In among all the cryptocurrencies, NFTs and assorted varieties of snake oil that flourished online during the Covid pandemic, there was a genuine, once-in-a-lifetime investment opportunity just waiting to be discovered.
Corach Rambler is the favourite for the Grand National at Aintree on Saturday, the race everyone in jumping dreams of winning above all others. He has won twice at the Cheltenham Festival, this year and last, banking nearly £200,000 and priceless memories for his small group of owners. Whether or not they pick up the £500,000 first prize on Saturday it promises to be another experience they will never forget.
Had you stopped by at Lucinda Russell’s website in late 2020 with £3,000 to spend it could have been you. Russell, who is based near Kinross, about 30 miles north of Edinburgh, bought Corach Rambler for £17,000 in November, sold one share back to his breeder and then put another six up for sale online.
“He was a six-year-old, and everyone wants a four- or five-year-old, but Scu [her partner, Peter Scudamore, the former champion National Hunt jockey] said he’d really like to buy him,” Russell says.
“We advertised him on the website and anyone could have had a share. A couple of people came in who had shares [in horses in the yard] already and a couple who had had shares before.
“One man had just lost his wife. He’d moved to Scotland and felt terribly lonely. He’d just gone through lockdown and been totally isolated. He said to me on the phone that he knew she’d love him to have a share in a horse and it’s changed his life. It’s been fantastic.
“Another owner is living in Australia, but is originally from Scotland and he wanted to have a link back to Scotland, something to follow. They’re all taking on the biggest owners, so it’s wonderful.”
The only worthwhile form Corach Rambler had in the book at the time was a win in a point-to-point at Monksgrange in County Wexford in Ireland in September 2020. Russell, though, was – and remains – the last British trainer to win the Grand National, thanks to One For Arthur’s four-and-a-half length success in 2017.
One way or another, it is a status she is unlikely to surrender on Saturday, when horses trained in Ireland will greatly outnumber those from British yards. Corach Rambler will be one of two or three home-trained runners to set off at shorter odds than 33-1.
If Russell could notch a second National victory it would be another huge achievement for a stable that has thrived year-on-year since she saddled her first runners in the early 1990s. It would be a fitting tribute, too, to her father, Peter, who died in January at the age of 95 and helped to launch Russell’s training career from her current yard in 1995.
“Arthur changed my life and this horse has been the same for his owners, the happiness he’s brought and what he’s done for them,” she says. “He’s got such a strong personality, he’s a lovely horse. He’s quirky and a little bit different, Scu rides him every day and he’s not a horse that would thrive in a big string. He enjoys going off and doing his own thing.”

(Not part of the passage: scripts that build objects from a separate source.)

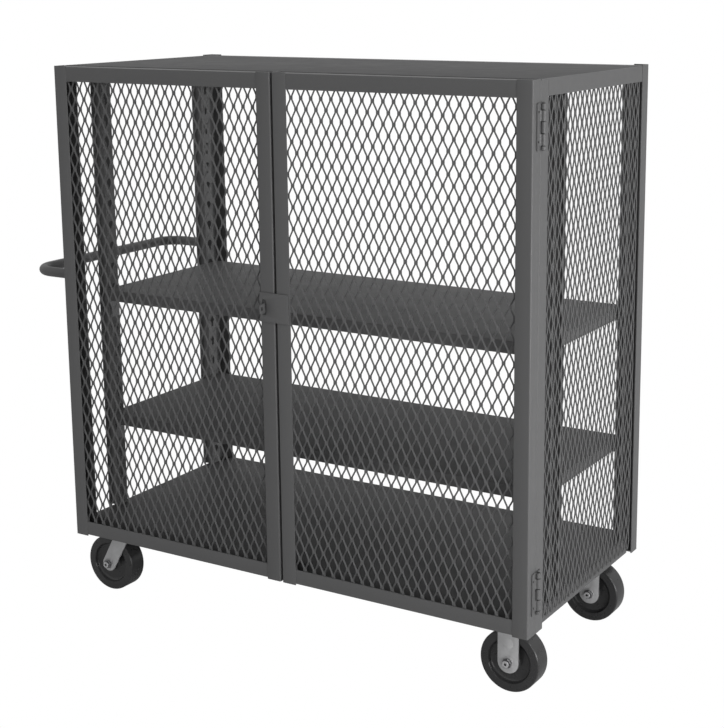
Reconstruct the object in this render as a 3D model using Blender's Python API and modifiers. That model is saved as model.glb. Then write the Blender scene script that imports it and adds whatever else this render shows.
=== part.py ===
"""Lockable mesh-fronted shelf trolley on four casters: angle-iron body, expanded
metal in the doors and the end away from the handle, two hinged doors with a padlock hasp, two adjustable shelves on
slotted standards, a tubular push handle, two swivel and two rigid casters.

Dimensions are in millimetres here and turned into metres when meshes are made.
Body coordinates: X along the front from the handle end, Y from the door faces to
the back, Z up from the lowest edge of the corner posts. The whole part is then
moved so that its origin is at the bottom centre of its bounding box.
"""
import math

import bmesh
import bpy
from mathutils import Matrix, Vector

# ---- driving dimensions (mm) -------------------------------------------------
W = 1360.0          # body length along the front
D = 650.0           # body depth, door faces to back face
H = 1260.0          # body height, post bottom to roof
T = 3.0             # angle iron thickness
LEG = 38.0          # angle leg of side and back frames
DOOR_LEG = 39.5     # face width of the door stiles
DOOR_D = 38.0       # depth of the doors
RAIL = 36.0         # visible height of the rails
STEP = 3.0          # how far door and back rails stop short of the stile ends
GAP = 0.3           # gap between touching pieces
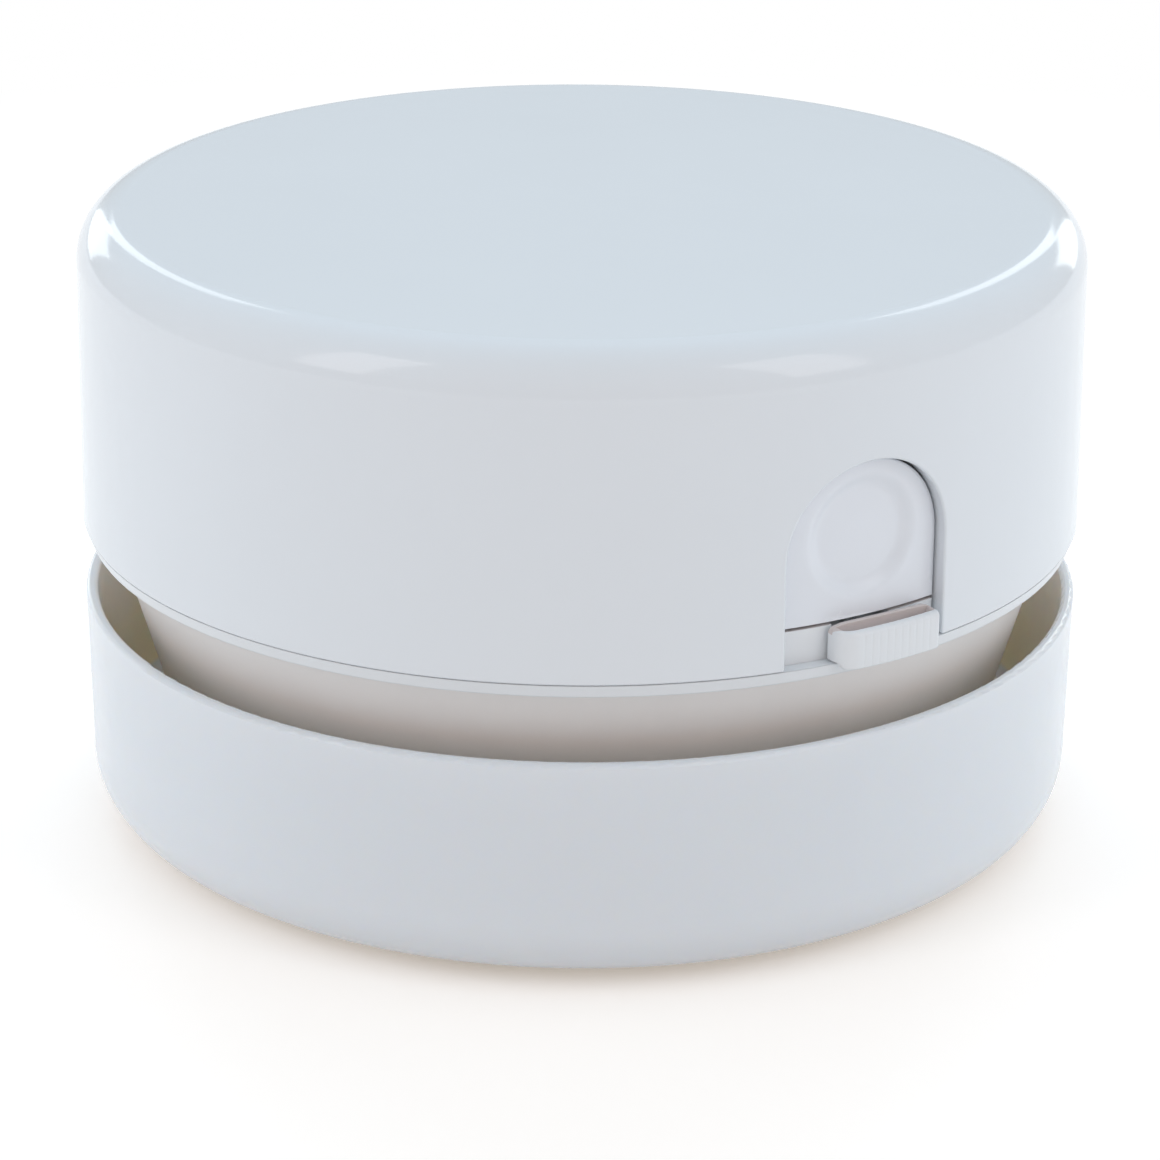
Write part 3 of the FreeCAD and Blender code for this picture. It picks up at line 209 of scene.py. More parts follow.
M = {
    "white_gloss": surface("white_gloss", WHITE, 0.1, grain=(2.6, 0.0012), mottle=(14.0, 0.012),
                           smudge=0.04),
    # Painted warm shade on the cup's inner wall, strongest below z 12 and gone by z 23.
    "cup_gloss": surface("cup_gloss", WHITE, 0.2, grain=(2.2, 0.0012), mottle=(14.0, 0.012), smudge=0.05,
                         inside=(42.5, WARM_SHADE, 5.6, 12.0, 23.0), milky=4.0),
    # Painted warm shade over the tray, strongest at its bottom and gone by z 30.
    "tray_gloss": surface("tray_gloss", WHITE, 0.28, grain=(0.5, 0.002), mottle=(9.0, 0.02), rounding=0.2,
                          inside=(50.0, WARM_SHADE, -1.0, 0.0, 30.0)),
    "key_gloss": surface("key_gloss", (0.82, 0.85, 0.90), 0.24, grain=(0.35, 0.0016), mottle=(6.0, 0.012)),
    "white_satin": surface("white_satin", SATIN, 0.3, grain=(0.22, 0.002), mottle=(7.0, 0.02),
                           rounding=0.18),
    "knob_satin": surface("knob_satin", SATIN, 0.3, grain=(0.3, 0.0015), mottle=(7.0, 0.015)),
    # Painted shade: a darker, warmer copy of the satin for the knob's hollow.
    "knob_hollow_shade": surface("knob_hollow_shade", HOLLOW_SHADE, 0.5, grain=(0.22, 0.002), mottle=(1.6, 0.08)),
    # Painted shade on the sill's level faces under the key.
    "bezel_satin": surface("bezel_satin", SATIN, 0.3, grain=(0.22, 0.002), mottle=(7.0, 0.02),
                           rounding=0.12, painted_level_shade=HOLLOW_SHADE),
    "white_matte": surface("white_matte", (0.78, 0.78, 0.76), 0.5, grain=(0.16, 0.004), mottle=(6.0, 0.03),
                           rounding=0.2),
    "plate_matte": surface("plate_matte", (0.76, 0.77, 0.77), 0.48, grain=(0.16, 0.005), mottle=(6.0, 0.03),
                           rounding=0.2, wave=(0.9, 0.15)),
    # Painted shade: the fan cone turns warmer and darker towards the bottom, below z 21.5.
    "grey_plastic": surface("grey_plastic", (0.87, 0.85, 0.835), 0.34, grain=(0.3, 0.002),
                            mottle=(8.0, 0.03), rounding=0.2,
                            inside=(60.0, (0.78, 0.70, 0.61), -1.0, 9.0, 21.5)),
    "dark_rubber": surface("dark_rubber", (0.045, 0.044, 0.043), 0.62, grain=(0.12, 0.006),
                           mottle=(1.6, 0.2), rounding=0.25, specks=(0.4, (0.22, 0.21, 0.19), 0.25)),
    "screw_steel": surface("screw_steel", (0.60, 0.60, 0.61), 0.28, metal=1.0, grain=(0.09, 0.003),
                           mottle=(0.7, 0.14), rounding=0.16, smudge=0.12),
    "zinc_steel": surface("zinc_steel", (0.62, 0.63, 0.64), 0.3, metal=1.0, grain=(0.1, 0.002),
                          mottle=(2.4, 0.16), rounding=0.3, smudge=0.14, stretch=(1, 1, 0.12)),
    "spring_steel": surface("spring_steel", (0.66, 0.66, 0.66), 0.22, metal=1.0, grain=(0.08, 0.001),
                            mottle=(1.2, 0.1), rounding=0.06, smudge=0.1),
    "bush_brass": surface("bush_brass", (0.78, 0.57, 0.27), 0.3, metal=1.0, grain=(0.08, 0.002),
                          mottle=(0.8, 0.12), rounding=0.1, smudge=0.12),
    "magnet": surface("magnet", (0.07, 0.07, 0.075), 0.5, metal=0.4, grain=(0.1, 0.005), mottle=(1.0, 0.2),
                      rounding=0.2),
    "copper_core": surface("copper_core", (0.72, 0.33, 0.16), 0.32, metal=1.0, grain=(0.2, 0.01),
                           mottle=(0.9, 0.2), rounding=0.2, stretch=(1, 1, 4)),
    "black_plastic": surface("black_plastic", (0.035, 0.035, 0.038), 0.42, grain=(0.13, 0.003),
                             mottle=(2.0, 0.15), rounding=0.2),
    "cell_jacket": surface("cell_jacket", (0.09, 0.29, 0.35), 0.22, grain=(0.6, 0.001), mottle=(5.0, 0.05),
                           coat=0.5),
    "cell_band": surface("cell_band", (0.70, 0.69, 0.66), 0.27, metal=0.85, grain=(0.5, 0.001),
                         mottle=(4.0, 0.05), coat=0.4),
    "cell_washer": surface("cell_washer", (0.82, 0.80, 0.74), 0.6, grain=(0.12, 0.003), mottle=(1.0, 0.05)),
    "board_green": surface("board_green", (0.055, 0.25, 0.13), 0.3, grain=(0.25, 0.002), mottle=(1.4, 0.12),
                           rounding=0.08, coat=0.3),
    "board_trace": surface("board_trace", (0.10, 0.36, 0.19), 0.3, grain=(0.25, 0.001), mottle=(1.4, 0.08)),
    "solder": surface("solder", (0.70, 0.70, 0.69), 0.25, metal=1.0, grain=(0.3, 0.006), mottle=(0.5, 0.1)),
    "red_lead": surface("red_lead", (0.55, 0.03, 0.025), 0.38, grain=(0.2, 0.001), mottle=(2.0, 0.08)),
    "black_lead": surface("black_lead", (0.03, 0.03, 0.032), 0.4, grain=(0.2, 0.001), mottle=(2.0, 0.12)),
    "brush_fibre": surface("brush_fibre", (0.055, 0.055, 0.06), 0.4, grain=(0.1, 0.001),
                           mottle=(0.5, 0.35)),
    "filter_felt": surface("filter_felt", (0.74, 0.72, 0.66), 0.95, grain=(0.22, 0.05), mottle=(1.6, 0.08),
                           specks=(0.7, (0.55, 0.50, 0.43), 0.36), sheen=0.4),
}

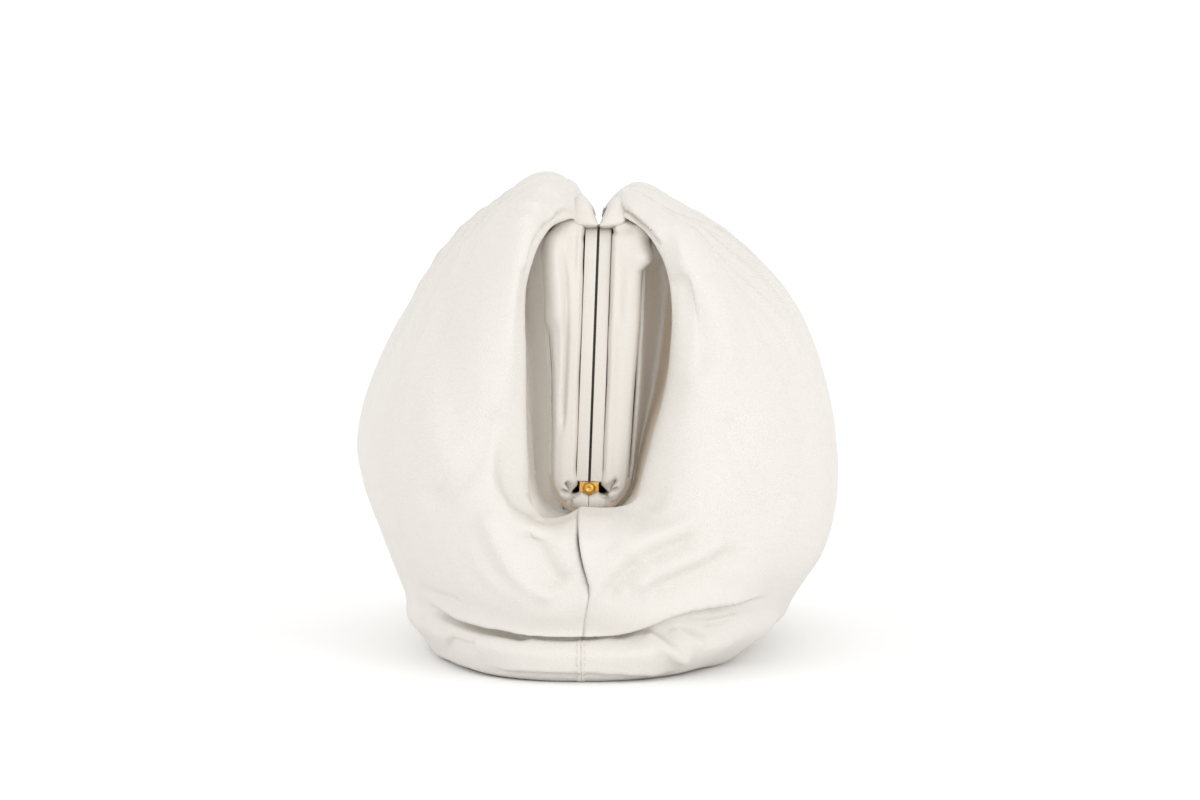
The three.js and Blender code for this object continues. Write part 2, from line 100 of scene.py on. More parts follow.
def to_object(bm, name):
    """Makes a bmesh a piece of the scene."""
    mesh = bpy.data.meshes.new(name)
    bm.to_mesh(mesh)
    bm.free()
    piece = bpy.data.objects.new(name, mesh)
    bpy.context.scene.collection.objects.link(piece)
    mesh.shade_smooth()
    return piece


def with_modifiers_applied(piece):
    """Replaces the piece's mesh by what its modifiers make of it."""
    graph = bpy.context.evaluated_depsgraph_get()
    made = bpy.data.meshes.new_from_object(piece.evaluated_get(graph))
    old = piece.data
    piece.modifiers.clear()
    piece.data = made
    bpy.data.meshes.remove(old)
    made.shade_smooth()
    return piece


def through_points(piece, levels):
    """Rounds a piece so that its smooth skin still passes through the corners it had."""
    wanted = coordinates(piece.data)
    cage = wanted.copy()
    rounds = piece.modifiers.new("rounded", "SUBSURF")
    rounds.levels = rounds.render_levels = 1
    rounds.boundary_smooth = "PRESERVE_CORNERS"
    for _ in range(CAGE_ROUNDS):
        graph = bpy.context.evaluated_depsgraph_get()
        graph.update()
        landed = coordinates(piece.evaluated_get(graph).data)[:len(wanted)]
        cage += CAGE_STEP * (wanted - landed)
        move_vertices(piece.data, cage)
        piece.data.update_tag()
    rounds.levels = rounds.render_levels = levels
    return with_modifiers_applied(piece)


def belongs(piece, material, slot, *nodes):
    """Gives a piece its finish and its place on the bag."""
    piece.data.materials.clear()
    piece.data.materials.append(material)
    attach(piece, BODY)
    if nodes:
        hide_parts(*nodes)
    return piece


def coordinates(mesh):
    co = np.empty(len(mesh.vertices) * 3)
    mesh.vertices.foreach_get("co", co)
    return co.reshape(-1, 3)


def vertex_normals(mesh):
    normals = np.empty(len(mesh.vertices) * 3)
    mesh.vertices.foreach_get("normal", normals)
    return normals.reshape(-1, 3)


def move_vertices(mesh, co):
    mesh.vertices.foreach_set("co", co.ravel())
    mesh.update()


def on_the_floor(mesh, co):
    """Moves the vertices to new places, and none of them below the floor."""
    co[:, 2] = np.maximum(co[:, 2], 0.0)
    move_vertices(mesh, co)


def soften_edges(piece, width, segments, angle):
    soft = piece.modifiers.new("soft edges", "BEVEL")
    soft.width = width
    soft.segments = segments
    soft.limit_method = "ANGLE"
    soft.angle_limit = math.radians(angle)
    return with_modifiers_applied(piece)


def smooth_step(x, low, high):
    t = np.clip((x - low) / (high - low), 0, 1)
    return t * t * (3 - 2 * t)


def fade(x, low, high):
    return 1 - smooth_step(x, low, high)


def window(x, opens, opened, closes, closed):
    """One inside a range and nothing outside it, with a soft step at both its ends."""
    return smooth_step(x, opens, opened) * fade(x, closes, closed)


def from_table(x, table):
    """A value between the rows of a table of pairs."""
    return np.interp(x, *np.array(table, dtype=float).T)


# Materials

def feed(tree, node, inputs):
    """Gives each named input of a node its value, or links it to another node's output."""
    for socket, given in inputs.items():
        if isinstance(given, bpy.types.NodeSocket):
            tree.links.new(given, node.inputs[socket])
        else:
            node.inputs[socket].default_value = given


def add_node(tree, kind, inputs, **settings):
    """Adds a node with its settings and inputs, and gives back its outputs."""
    node = tree.nodes.new("ShaderNode" + kind)
    for setting, value in settings.items():
        setattr(node, setting, value)
    feed(tree, node, inputs)
    return node.outputs


def mixed(tree, share, one, other, **settings):
    """A colour between two others."""
    inputs = {"Factor": share, "A": one, "B": other}
    return add_node(tree, "Mix", inputs, data_type="RGBA", **settings)["Result"]


def new_finish(name):
    """A new material, its node tree, and the coordinates that its patterns follow."""
    material = bpy.data.materials.new(name)
    material.use_nodes = True
    tree = material.node_tree
    return material, tree, add_node(tree, "TexCoord", {})["Object"]


def node_group(name, inputs, outputs):
    group = bpy.data.node_groups.new(name, "ShaderNodeTree")
    for label, kind, value in inputs:
        socket = group.interface.new_socket(label, in_out="INPUT", socket_type=kind)
        if value is not None:
            socket.default_value = value
    for label, kind in outputs:
        group.interface.new_socket(label, in_out="OUTPUT", socket_type=kind)
    given = group.nodes.new("NodeGroupInput").outputs
    return group, given, group.nodes.new("NodeGroupOutput")


# How far the grain's pebbles are bent out of line, in metres
PEBBLE_WARP = (0.0012, 0.0012, 0.0012)


def leather_grain_group():
    """Fine pebbled grain with soft creases: a height, and a mask of the deeper lines."""
    group, given, out = node_group(
        "leather_grain",
        [
            ("Vector", "NodeSocketVector", None),
            ("Pebble Scale", "NodeSocketFloat", 900.0),
            ("Crease Scale", "NodeSocketFloat", 70.0),
            ("Crease Height", "NodeSocketFloat", 0.6),
        ],
        [("Height", "NodeSocketFloat"), ("Lines", "NodeSocketFloat")],
    )
    place = given["Vector"]
    warp = add_node(group, "TexNoise", {"Vector": place, "Scale": 260.0, "Detail": 3.0})["Color"]
    bent = add_node(
        group, "VectorMath", {0: warp, 1: PEBBLE_WARP, 2: place}, operation="MULTIPLY_ADD")
    pebbles = add_node(
        group, "TexVoronoi", {"Vector": bent["Vector"], "Scale": given["Pebble Scale"]},
        feature="DISTANCE_TO_EDGE")["Distance"]
    valley = add_node(
        group, "MapRange", {"Value": pebbles, "From Max": 0.28},
        interpolation_type="SMOOTHSTEP")["Result"]
    creases = add_node(
        group, "TexNoise",
        {"Vector": place, "Scale": given["Crease Scale"], "Detail": 5.0, "Roughness": 0.55},
        noise_type="RIDGED_MULTIFRACTAL")["Fac"]
    scaled = add_node(group, "Math", {0: creases, 1: given["Crease Height"]}, operation="MULTIPLY")
    height = add_node(group, "Math", {0: valley, 1: scaled["Value"]}, operation="SUBTRACT")
    lines = add_node(group, "Math", {0: 1.0, 1: valley}, operation="SUBTRACT")
    feed(group, out, {"Height": height["Value"], "Lines": lines["Value"]})
    return group


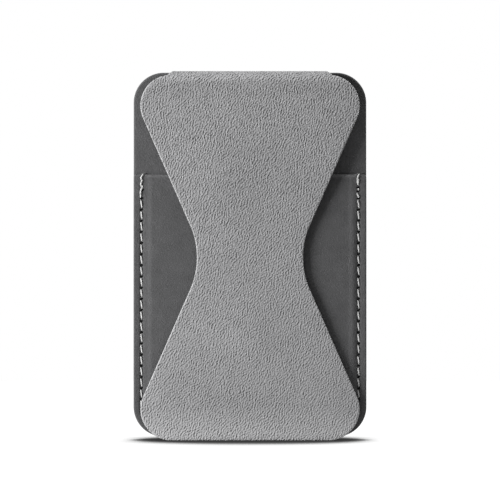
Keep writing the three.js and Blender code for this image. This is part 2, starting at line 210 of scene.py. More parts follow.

Thanks to a slightly unexpected expansion to include 20 horses for the Flat there are now more than 100 horses at Arlary House Stables where Russell, a psychology graduate, places equal emphasis on her horses’ mental and physical wellbeing. “We talk about mental health in humans so why not in horses and other animals?” she says. “It’s something we’ve always been very aware of and I think the way that we train really helps them.
“We train from two yards. The serious yard, which is quite hard work for them and more regimented, and then we’ve got the farm, where the horses just canter around the fields. It’s very natural, they do different things, we can give them less work or more work, we can do what we want.
“It’s not just Corach, it’s all the horses, it’s about getting the balance. It’s different to humans. You can’t take them to therapy and ask them to talk about it, but what you can do is observe them and understand how they’re feeling by taking in the physical signs.”
The happy, lucky band of owners who paid about £3,000 for a share in the horse of a lifetime can be confident Corach Rambler will be ready in body and mind for the unique challenge at Aintree. “In some ways it’s not ideal to prep [for the National] at Cheltenham,” Russell says, “but the week after he had his first bit of work back and Scu said he couldn’t believe it, he felt like he’d improved.
“He seems in very good form, he’s the right weight, the right shape, he’s where we want him really, so maybe it’s been the right thing to do. We’ll find out on Saturday.”